I'm told I did the same thing as a child -- ate peppers right out of the garden. But a major difference is, we really had a garden. We outfitted my whole fourth grade class with pumpkins. There were rows and rows of vegetables, thickets of berries, huge sproutings of rhubarb. Somehow I keep thinking my son will have those memories of living in the country even if it's not his experience.

LJ and I have been flirting with the idea of adding on to the house for a long time. Recently we've thought that we just need to purge all our unnecessary stuff and then just move out of the DC area to somewhere with clean air -- a place where our money will buy a bigger house and a bigger yard where we can grow most of what we'd want and live with less negative impact than our current suburban lifestyle. I loved that my son got to pick asparagus and strawberries at my parents' house in Michigan in June and that in July he walked right up to fennel growing at Beech Hill Farm in Mount Desert Island in Maine. (Well, I liked that he had the opportunity, not so much that he was so manic my husband had to take him out of the barn while I bought produce). Part of me wishes gardening was an everyday part of our lives.

But there sure is a lot of driving that goes on to get to my folks' house and to get to places out in the country. Maybe moving out to the western DC suburbs isn't such a crazy idea after all, LJ and I started to think. Housing prices are tanking. We could get something roomy and with a big yard and still be commutable to lots of places without much more time/gas/money than we currently spend. Why do we need to live so close to the city?

But I think we've come to realize we do like where we are. I've got a lot of friends here. I can walk to a grocery store and quickly get to whatever other places I need to go without having to cross town or country. And I can be on the bike path in about three minutes, carrying me to parks, a nature center and miles of wooded trail. I've got several options for natural foods grocery stores. I can get organic (and local when available) produce delivered to my home through Washington's Green Grocer, I'm not far from a farm drop where I can get pastured eggs and grassfed beef, and I could be part of any number of CSA's (community-supported agriculture) for produce if I could get over the issue of negiotiating an afternoon pickup around a child's sleep schedule (the main reason I didn't continue this year with Potomac Vegetable Farms).

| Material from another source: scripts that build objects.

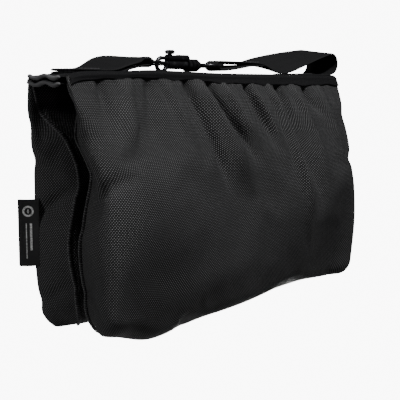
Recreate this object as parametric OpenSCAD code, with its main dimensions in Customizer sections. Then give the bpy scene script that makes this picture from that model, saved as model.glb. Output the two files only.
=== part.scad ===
// Saddle bag for weighting a stand: two sand-filled pouches joined by a bridge that hangs over a leg,
// with a webbing handle that snaps onto a ring. Millimetres, +Z up, +X along the bag, -Y is the front.
// The origin is on the underside of the bridge, where the bag rests on the leg.

/* [Bridge] */
// Length of the bridge, end to end
bridge_len = 330; // [300:5:360]
// Width of the bridge, from pouch to pouch
bridge_w = 36; // [34:1:38]
// Thickness of each bridge layer
layer_t = 1; // [0.8:0.1:1.2]
// Height of the gap between the two bridge layers
layer_gap = 1.5; // [1:0.1:1.8]

/* [Pouches] */
// How far each pouch hangs below the bridge
pouch_h = 182; // [160:1:200]
// Furthest reach of the front pouch from the middle plane
front_depth = 52; // [46:1:54]
// Furthest reach of the rear pouch from the middle plane
rear_depth = 45; // [42:1:54]
// How much each pouch end pulls in below the bridge end
end_pull_in = 17; // [10:1:20]
// Thickness of the pouch fabric
wall_t = 1.2; // [1:0.1:1.4]
// Radius of the pouch's outer bottom edge
bottom_r = 22; // [16:1:26]

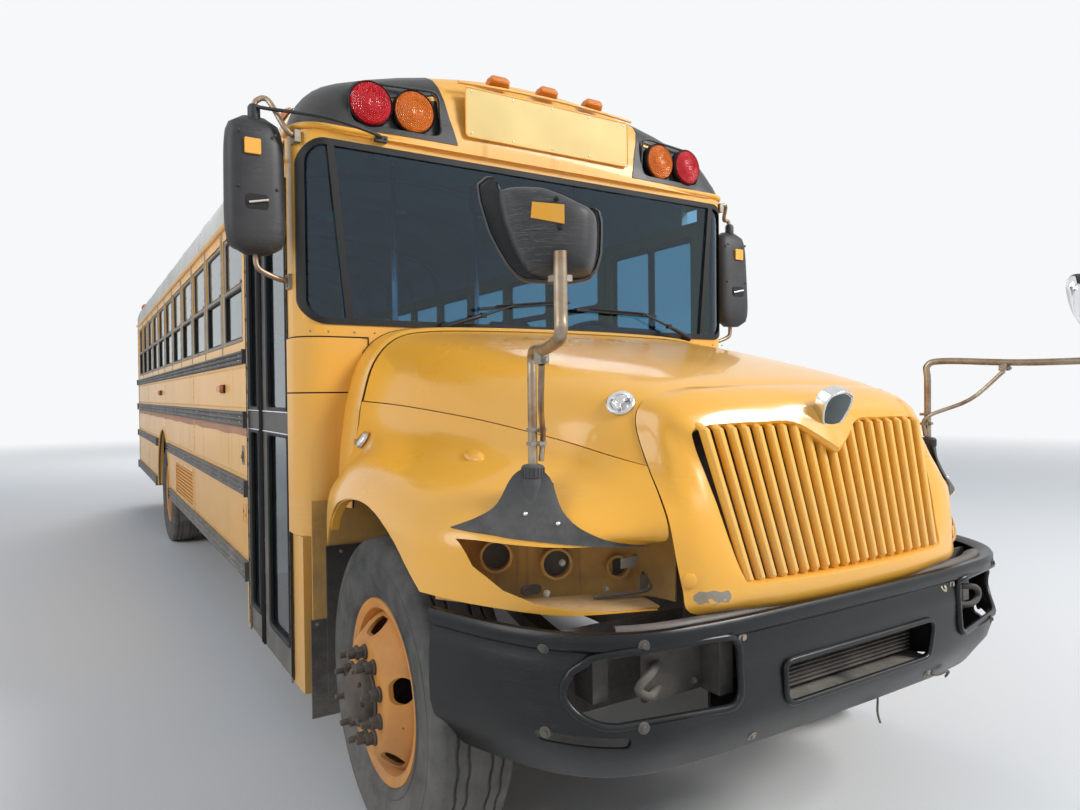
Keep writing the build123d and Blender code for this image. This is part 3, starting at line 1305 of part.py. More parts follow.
# Cross-view mirrors: flared feet on the fenders, bent tubes and domed heads
CROSS_FOOT = (HALF - 270.0, NOSE_Y + 274)
CROSS_HEAD = (HALF - 50.0, NOSE_Y - 200, 1855.0)
CROSS_SIZE = (250.0, 210.0, 130.0)  # width, height, depth
with BuildPart() as fender_mirrors:
    for side in (-1, 1):
        foot = (side * CROSS_FOOT[0], CROSS_FOOT[1])
        head = (side * CROSS_HEAD[0], CROSS_HEAD[1])
        with BuildSketch(Plane.XY.offset(1100)):
            with Locations(foot):
                Circle(108)
        extrude(amount=220, taper=20)
        add(HOOD_OUTER, mode=Mode.SUBTRACT)
        add(tube(((*foot, 1300), (*foot, 1630), (*head, 1667), (*head, 1790)), 13, 50))
        with BuildSketch(across(head[1] - 30), mode=Mode.PRIVATE) as rim:
            with Locations((head[0], CROSS_HEAD[2])):
                RectangleRounded(CROSS_SIZE[0], CROSS_SIZE[1], 80)
        extrude(rim.sketch, amount=-(CROSS_SIZE[2] - 30), taper=18)
        extrude(rim.sketch, amount=30, taper=40)
save(fender_mirrors, "fender_mirrors")

# Stop arm: a blank octagon folded flat against the driver's side
ARM_FLATS = 450.0
with BuildPart() as stop_arm:
    with BuildSketch(along(ARM_AXIS[0] - 9)):
        with Locations((ARM_AXIS[1] + 300, ARM_Z)):
            RegularPolygon(ARM_FLATS / 2, 8, major_radius=False, rotation=22.5)
        with Locations((ARM_AXIS[1] + 90, ARM_Z)):
            Rectangle(140, 200)
    extrude(amount=18)
    with Locations((ARM_AXIS[0], ARM_AXIS[1], ARM_Z)):
        Cylinder(14, ARM_BARREL)
    with Locations((ARM_AXIS[0], ARM_AXIS[1] + 12, ARM_Z)):
        Box(18, 24, 200)
save(stop_arm, "stop_arm")

# Steering knuckles: yoke and king pin, backing plate and spindle
FRONT_WHEEL_X = FRONT_TRACK / 2
FRONT_SPINDLE_R = 38.0
YOKE_GAP = 1.0
for name, side in SIDES:
    pin = (side * KINGPIN_X, FRONT_AXLE_Y, TIRE_R)
    with BuildPart() as knuckle:
        with Locations(pin):
            Cylinder(PIN_R, EYE_HEIGHT + 100)
            for end in (-1, 1):
                with Locations((0, 0, end * (EYE_HEIGHT / 2 + YOKE_GAP + 22))):
                    Cylinder(EYE_R, 44)
        with Locations((side * (KINGPIN_X + 58), FRONT_AXLE_Y, TIRE_R)):
            Box(12, 140, EYE_HEIGHT + 2 * YOKE_GAP + 88)
        for end in (-1, 1):
            with Locations(
                (
                    side * (KINGPIN_X + 35),
                    FRONT_AXLE_Y,
                    TIRE_R + end * (EYE_HEIGHT / 2 + YOKE_GAP + 22),
                )
            ):
                Box(58, 70, 44)
        with Locations(
            Location((side * (KINGPIN_X + 64 + 160), FRONT_AXLE_Y, TIRE_R), (0, 90, 0))
        ):
            Cylinder(FRONT_SPINDLE_R, 320)
    save(knuckle, f"knuckle_{name}")

# Tires and wheels are turned about the axle line, and the discs are cut for hands
HAND_HOLES = (5, 215.0, 26.0)  # count, circle radius, hole radius


def tire_section(x):
    """A tire's section, drawn as (x, radius) in the plane through the axle line."""
    half = TIRE_WIDTH / 2
    wall = (
        (100, RIM_R - 18),
        (102, RIM_R + 3),
        (half - 7, RIM_R + 52),
        (half, RIM_R + 110),
        (half - 20, TIRE_R - 22),
        (half - 36, TIRE_R),
    )
    with BuildSketch() as outline:
        with BuildLine():
            Polyline(
                *[(x + reach, radius) for reach, radius in wall],
                *[(x - reach, radius) for reach, radius in reversed(wall)],
                close=True,
            )
        make_face()
    return outline.sketch


def wheel_section(x, disc):
    """Rim and disc section, drawn as (x, radius); disc is the side the disc bulges to."""
    with BuildSketch() as outline:
        with BuildLine():
            Polyline(
                (x - 115, RIM_R),
                (x - 104, RIM_R),
                (x - 104, 279),
                (x - 60, 266),
                (x + 60, 266),
                (x + 104, 279),
                (x + 104, RIM_R),
                (x + 115, RIM_R),
                (x + 115, 270),
                (x + 64, 256),
                (x - 64, 256),
                (x - 115, 270),
                close=True,
            )
        make_face()
        with BuildLine():
            Polyline(
                (x + disc * 60, 257),
                (x + disc * 80, 263),
                (x + disc * DISC_OFFSET, 200),
                (x + disc * DISC_OFFSET, 105),
                (x + disc * (DISC_OFFSET - 13), 105),
                (x + disc * (DISC_OFFSET - 13), 192),
                close=True,
            )
        make_face()
    return outline.sketch


def axle_plane(axle_y):
    """Plane through an axle line, drawn as (x, radius)."""
    return Plane(origin=(0, axle_y, TIRE_R), x_dir=(1, 0, 0), z_dir=(0, -1, 0))


def axle_line(axle_y):
    return Axis((0, axle_y, TIRE_R), (1, 0, 0))


HUB_R = 105.0
Hub = namedtuple("Hub", "wheels spindle_r hub_start hub_end drum_start drum_end")
AXLES = (
    (
        "front",
        FRONT_AXLE_Y,
        Hub(((FRONT_WHEEL_X, 1),), FRONT_SPINDLE_R, 945, 1245, 945, 1075),
    ),
    (
        "rear",
        REAR_AXLE_Y,
        Hub(
            (
                (DUAL_CENTER_X - DISC_OFFSET, 1),
                (DUAL_CENTER_X + DISC_OFFSET, -1),
            ),
            SPINDLE_R,
            660,
            1030,
            660,
            860,
        ),
    ),
)
for axle_name, axle_y, hub in AXLES:
    for name, side in SIDES:
        with BuildPart() as tire:
            for x, disc in hub.wheels:
                with BuildSketch(axle_plane(axle_y)):
                    add(tire_section(side * x))
                revolve(axis=axle_line(axle_y))
        save(tire, f"tire_{axle_name}_{name}")
        with BuildPart() as wheel:
            for x, disc in hub.wheels:
                with BuildSketch(axle_plane(axle_y)):
                    add(wheel_section(side * x, side * disc))
                revolve(axis=axle_line(axle_y))
                start_x = side * (x + disc * 75)
                with BuildSketch(along(start_x)):
                    with Locations((axle_y, TIRE_R)):
                        with PolarLocations(HAND_HOLES[1], HAND_HOLES[0], start_angle=90):
                            Circle(HAND_HOLES[2])
                extrude(amount=side * disc * (DISC_OFFSET - 75 + 20), mode=Mode.SUBTRACT)
            with BuildSketch(axle_plane(axle_y)):
                with BuildLine():
                    Polyline(
                        (side * hub.hub_start, hub.spindle_r + RUNNING),
                        (side * hub.hub_end, hub.spindle_r + RUNNING),
                        (side * hub.hub_end, 72),
                        (side * (hub.hub_end - 60), HUB_R),
                        (side * hub.drum_end, HUB_R),
                        (side * hub.drum_end, 215),
                        (side * hub.drum_start, 215),
                        (side * hub.drum_start, 198),
                        (side * (hub.drum_end - 14), 198),
                        (side * (hub.drum_end - 14), 88),
                        (side * hub.hub_start, 88),
                        close=True,
                    )
                make_face()
            revolve(axis=axle_line(axle_y))
        save(wheel, f"wheel_{axle_name}_{name}")
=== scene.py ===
"""School bus: the pieces that show, laid over the packed frame of a conventional bus."""

from math import acos, atan2, cos, hypot, pi, radians, sin, sqrt

import bmesh
import bpy
from bpy.props import FloatProperty, IntProperty, PointerProperty
from mathutils import Matrix, Vector
from mathutils.bvhtree import BVHTree


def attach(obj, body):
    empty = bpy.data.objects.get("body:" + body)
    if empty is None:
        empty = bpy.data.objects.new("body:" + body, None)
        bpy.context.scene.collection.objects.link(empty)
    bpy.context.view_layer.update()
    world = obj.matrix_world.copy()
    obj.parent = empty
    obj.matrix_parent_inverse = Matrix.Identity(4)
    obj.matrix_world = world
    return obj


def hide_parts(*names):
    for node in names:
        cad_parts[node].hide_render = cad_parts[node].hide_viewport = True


bl_info = {
    "name": "School Bus Pieces",
    "version": (1, 0, 0),
    "blender": (4, 5, 0),
    "location": "3D View > Sidebar > School Bus",
    "description": "Builds the visible pieces of a conventional school bus around its frame",
    "category": "Add Mesh",
}

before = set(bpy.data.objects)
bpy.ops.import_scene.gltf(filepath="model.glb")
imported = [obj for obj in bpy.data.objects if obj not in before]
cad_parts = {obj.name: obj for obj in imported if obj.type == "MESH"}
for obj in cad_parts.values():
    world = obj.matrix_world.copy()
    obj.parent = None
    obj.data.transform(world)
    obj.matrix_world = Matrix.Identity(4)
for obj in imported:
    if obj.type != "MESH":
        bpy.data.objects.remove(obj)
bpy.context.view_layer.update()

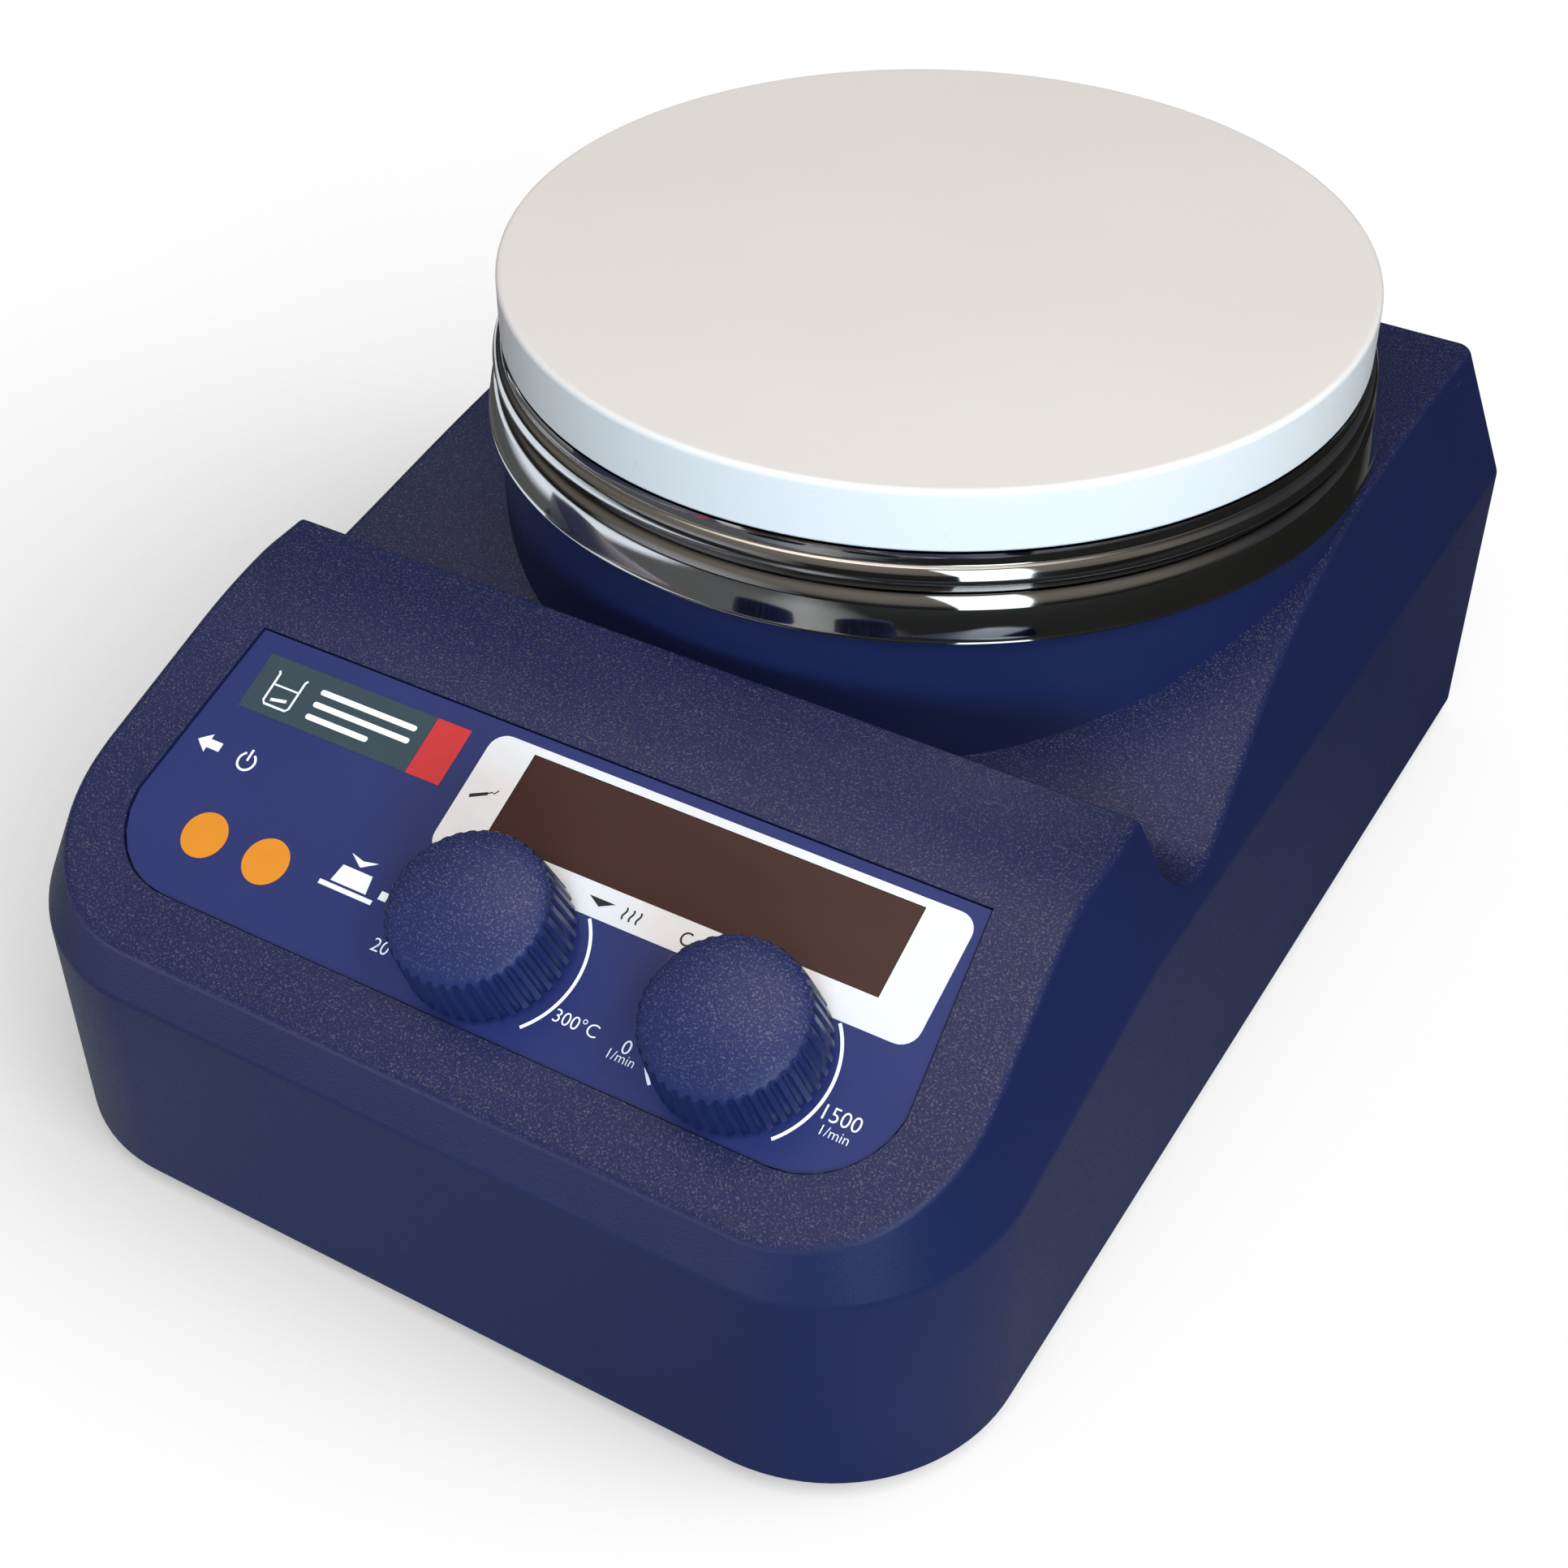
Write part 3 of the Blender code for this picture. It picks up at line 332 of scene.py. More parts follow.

And honestly, we have a big yard for this area. There's an entire steep slope that gets plenty of sun, and it's no picnic to mow it. So why don't we just make it a priority to garden? That would take something of a mindshift for us, since I'm not my dad and my husband is not his step-dad, who last year donated tons of produce to Food Gatherers in Ann Arbor. Somehow my fairly mainstream neighbors can find the time to grow a nice garden with three kids. The mom recently told me, "R just picked a green bean and ate it. Now I don't have to worry about her getting a vegetable!" As the parents of a son for whom green beans are our default/backup/quick-easy food and who will choose my sugar-free cookies with zucchini and carrot over frozen Van's (gluten-free) waffle, surely we can muster the mettle.

So it's not a done deal, but our next quest -- along with purging our junk through Freecycle and Craigslist -- is to research what we'd need to do this fall to prep our slope for a terraced garden in the fall.

I hope that by next summer we won't have any more Fuzzi Bunz diapers drying in the sun to broadcast our crunchiness, but I do hope we can build a decent garden.

1 comment:

Andrea said...

Even though we live out in the country and have five acres, we garden in raised beds--they're so much more manageable (physically and psychologically) than a big tilled area, you can grow a lot in a little space (with lots of cow manure--that might be harder to get where you are) and almost no weeding required. We started with one bed and have added 3 or 4 more over the last few years. It may not work on your sloped yard, but might be worth considering.